La crise du yuan ne saurait tarder en cas de remontée des taux du dollar
Le Japon était à l’époque un allié solide des Etats-Unis. La Chine ne l’est pas du tout : « La Chine défie les Etats-Unis sur tous les fronts pour devenir la superpuissance globale dominante », souligne Posen.
La situation de la dette mondiale est également profondément modifiée par rapport aux années 1980 : le dollar y joue aujourd’hui un rôle sans précédent, alors que la dette en cette devise a été multipliée par cinq depuis 2002 pour atteindre 10.000 milliards de dollars US. Selon la BIS, la banque centrale des banques centrales, la remontée du dollar conduit automatiquement à un repli des banques en Europe et en Asie qui réduisent alors le volume de leurs prêts. Ce qui entraîne un ralentissement économique.
La Chine affronte tout cela en crânant, alors qu’une part importante de la dette internationale concerne la Chine où le système bancaire sert d’arme à l’Etat. Selon Andrew Sheng, principal conseiller de la commission de régulation bancaire chinoise, c’est une affaire de « main gauche qui prête à la main droite ; on ne peut pas vraiment avoir une crise financière en Chine », assure-t-il. « Nous pensons qu’en fait il serait bon pour la Chine que la Fed remonte ses taux », a-t-il déclaré lors de la rencontre Ambrosetti.
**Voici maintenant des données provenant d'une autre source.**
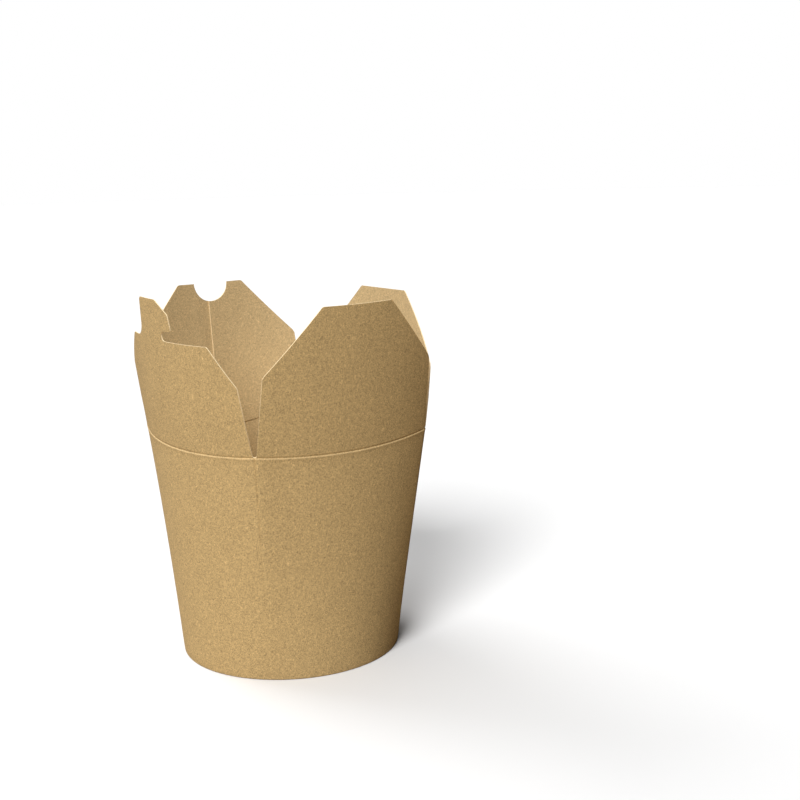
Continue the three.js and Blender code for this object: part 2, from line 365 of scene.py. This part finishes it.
def kraft_fibre_group():
    """Grain, short pale and dark fibres and slow clouding of unbleached board, from object coordinates."""
    name = "kraft_fibres"
    if name in bpy.data.node_groups:
        return bpy.data.node_groups[name]
    group = bpy.data.node_groups.new(name, "ShaderNodeTree")
    face = group.interface
    face.new_socket("Board Color", in_out="INPUT", socket_type="NodeSocketColor")
    face.new_socket("Contrast", in_out="INPUT", socket_type="NodeSocketFloat").default_value = 1.0
    face.new_socket("Color", in_out="OUTPUT", socket_type="NodeSocketColor")
    face.new_socket("Height", in_out="OUTPUT", socket_type="NodeSocketFloat")
    face.new_socket("Grain", in_out="OUTPUT", socket_type="NodeSocketFloat")
    take = group.nodes.new("NodeGroupInput")
    give = group.nodes.new("NodeGroupOutput")
    coords = group.nodes.new("ShaderNodeTexCoord")
    link = group.links.new

    def noise(scale, detail, stretch=(1, 1, 1), turn=0.0, rough=0.6, shift=0.0):
        """Noise in the object's own coordinates, stretched, turned and shifted."""
        place = group.nodes.new("ShaderNodeMapping")
        place.inputs["Scale"].default_value = stretch
        place.inputs["Rotation"].default_value = (turn, turn * 0.7, turn)
        place.inputs["Location"].default_value = (shift, shift * 0.5, shift * 0.3)
        link(coords.outputs["Object"], place.inputs["Vector"])
        texture = group.nodes.new("ShaderNodeTexNoise")
        texture.inputs["Scale"].default_value = scale
        texture.inputs["Detail"].default_value = detail
        texture.inputs["Roughness"].default_value = rough
        link(place.outputs[0], texture.inputs["Vector"])
        return texture.outputs["Fac"]

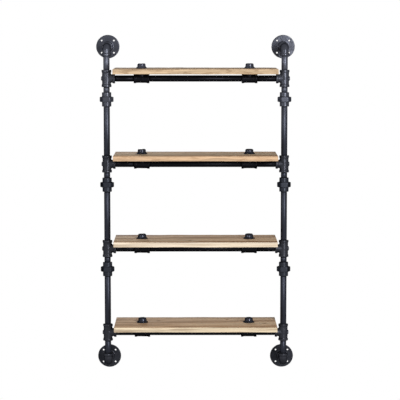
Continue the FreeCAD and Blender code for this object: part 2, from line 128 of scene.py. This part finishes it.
def seen_directly(tree):
    """1 for rays from the camera and for mirror and glass rays, otherwise 0."""
    rays = shader_node(tree, "LightPath").outputs
    seen_or_mirrored = {0: rays["Is Camera Ray"], 1: rays["Is Glossy Ray"]}
    either = shader_node(tree, "Math", seen_or_mirrored, operation="MAXIMUM")
    return shader_node(tree, "Math", {0: either, 1: rays["Is Transmission Ray"]}, operation="MAXIMUM")


def new_material(name):
    """A new material that is made of shader nodes."""
    material = bpy.data.materials.new(name)
    material.use_nodes = True
    return material


air = bpy.data.worlds.new("white air")
bpy.context.scene.world = air
air.use_nodes = True
tree = air.node_tree
glow = ramp(tree, seen_directly(tree), 0.0, 1.0, low=AMBIENT, high=1.0)
feed(tree.nodes["Background"], {"Color": opaque((1.0, 1.0, 1.0)), "Strength": glow})

bpy.ops.mesh.primitive_plane_add(size=FLOOR_SIZE, location=(0.0, 0.0, FLOOR_HEIGHT))
floor = bpy.context.object
floor.name = "floor"
floor_paint = new_material("pale floor")
tree = floor_paint.node_tree
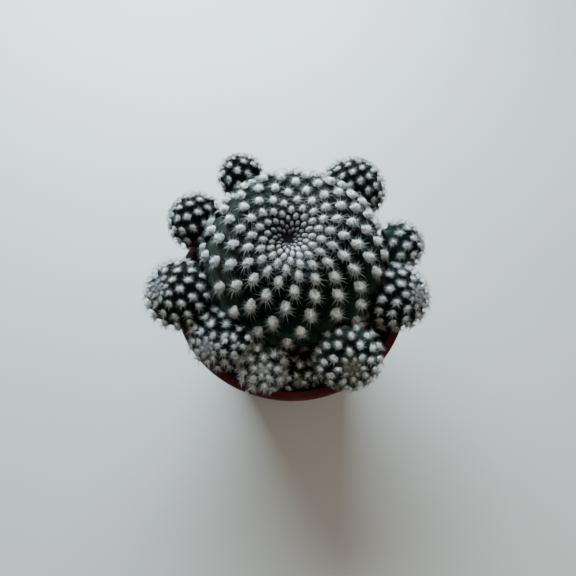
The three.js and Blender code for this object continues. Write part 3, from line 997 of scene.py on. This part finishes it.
def wool_material():
    """Matted strands that catch the light in tufts."""
    shader = Shader(
        "areole_wool", Roughness=0.95, Specular_IOR_Level=0.2, Sheen_Weight=0.1,
        Sheen_Roughness=0.5,
    )
    strands = shader.noise(0.45, detail=3, roughness=0.7)
    fluff = shader.ramp(strands, (0.38, grey(0.45)), (0.5, grey(1)), (0.6, grey(1.2)))
    shader.colour(shader.multiply(shader.tint(), fluff))
    shader.bump(strands, 0.2)
    return shader.material


def spine_material():
    """Smooth horny spines with faint bands."""
    shader = Shader("spines", Roughness=0.5, Specular_IOR_Level=0.4, Coat_Weight=0.1)
    bands = shader.ramp(shader.noise(0.5, detail=2), (0.3, grey(0.8)), (0.7, grey(1.08)))
    shader.colour(shader.multiply(shader.tint(), bands))
    return shader.material


def pot_material():
    """Thin moulded plastic under a patchy film of dust, with a fine grain."""
    shader = Shader("pot_plastic", Specular_IOR_Level=0.16)
    film = shader.noise(9, detail=6)
    dark = dimmed(POT_COLOUR, 0.78)
    shader.colour(shader.ramp(film, (0.32, dark), (0.55, POT_COLOUR), (0.85, POT_DUST)))
    shader.roughness(shader.noise(3.5, detail=6), 0.34, 0.62)
    shader.bump(shader.noise(0.35, detail=3), 0.02)
    return shader.material


def soil_material():
    """Dark crumbly peat with paler grit."""
    shader = Shader("potting_soil", Roughness=0.95)
    peat = shader.noise(0.7, detail=8, roughness=0.75)
    dark = dimmed(SOIL_COLOUR, 0.45)
    shader.colour(shader.ramp(peat, (0.3, dark), (0.55, SOIL_COLOUR), (0.8, SOIL_GRIT)))
    shader.bump(shader.noise(0.3, detail=6), 0.2)
    return shader.material


def floor_material():
    """A pale, nearly even tabletop."""
    shader = Shader("floor", Roughness=0.6)
    soft = dimmed(FLOOR_COLOUR, 0.97)
    shader.colour(shader.ramp(shader.noise(60, detail=3), (0.35, soft), (0.65, FLOOR_COLOUR)))
    return shader.material


# ---- Stage ----

def make_floor():
    corners = np.array([(-1, -1, 0), (1, -1, 0), (1, 1, 0), (-1, 1, 0)]) * FLOOR_REACH
    floor = make_piece("floor", corners, [(0, 1, 2, 3)], floor_material())


def add_area_light(name, place, width, height, power, colour):
    light = bpy.data.lights.new(name, "AREA")
    light.shape = "RECTANGLE"
    light.size = width
    light.size_y = height
    light.energy = power
    light.color = colour
    lamp = bpy.data.objects.new(name, light)
    lamp.location = place
    lamp.rotation_euler = (LIGHTS_AIM - Vector(place)).to_track_quat("-Z", "Y").to_euler()
    bpy.context.scene.collection.objects.link(lamp)


def light_scene():
    """A window behind the plant, a weak warm light in front and an even room."""
    add_area_light(**WINDOW)
    add_area_light(**FILL)
    world = bpy.data.worlds.new("room")
    world.use_nodes = True
    background = world.node_tree.nodes["Background"]
    background.inputs["Color"].default_value = (*ROOM_COLOUR, 1)
    background.inputs["Strength"].default_value = ROOM_STRENGTH
    bpy.context.scene.world = world


def add_camera():
    """A camera that looks down and ahead, rolled a little about the way it looks."""
    forward = np.array((0, math.sin(CAMERA_TILT), -math.cos(CAMERA_TILT)))
    level = np.array((1.0, 0, 0))
    falling = np.cross(forward, level)
    right = math.cos(CAMERA_ROLL) * level + math.sin(CAMERA_ROLL) * falling
    down = -math.sin(CAMERA_ROLL) * level + math.cos(CAMERA_ROLL) * falling
    camera = bpy.data.cameras.new("camera")
    camera.lens = LENS
    camera.sensor_width = SENSOR
    camera.clip_start = NEAREST_SEEN * MM
    eye = bpy.data.objects.new("camera", camera)
    turn = Matrix((right, -down, -forward)).transposed().to_4x4()
    eye.matrix_world = Matrix.Translation(Vector(CAMERA_PLACE) * MM) @ turn
    bpy.context.scene.collection.objects.link(eye)
    bpy.context.scene.camera = eye


# ---- The whole plant in its pot ----

def dress_heads():
    heads = [Head(**MAIN_STEM)] + [Head(**{**OFFSET_SHAPE, **offset}) for offset in OFFSETS]
    skin, wool, spines = skin_material(), wool_material(), spine_material()
    for index, head in enumerate(heads):
        draw = np.random.default_rng(FIRST_HEAD_SEED + index)
        walls = walls_around(head, heads)
        areoles = areole_frames(head, walls)
        keep(make_skin(head, walls, skin), "cactus_skin", head.name)
        keep(make_wool(head, areoles, draw, wool), "areole_wool")
        keep(make_spines(head, walls, areoles, draw, spines), "spines")


add_camera()
make_floor()
light_scene()
keep(make_pot(pot_material()), "pot_plastic", "pot")
keep(make_soil(soil_material(), np.random.default_rng(SOIL_SEED)), "potting_soil", "soil")
dress_heads()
Ce n’est pas l’avis d’Adam Posen : selon lui, la Chine risque de s’engager dans un cercle vicieux alors que ses mauvaises dettes sont reconduites et qu’on y détourne de plus en plus de crédit vers le soutien d’industries d’Etat obsolètes et d’entreprises zombies, au risque de rendre l’économie exsangue : « C’est ce qui s’est passé au Japon. Ce n’est pas exactement une spirale de la mort, mais c’est très, très mauvais ».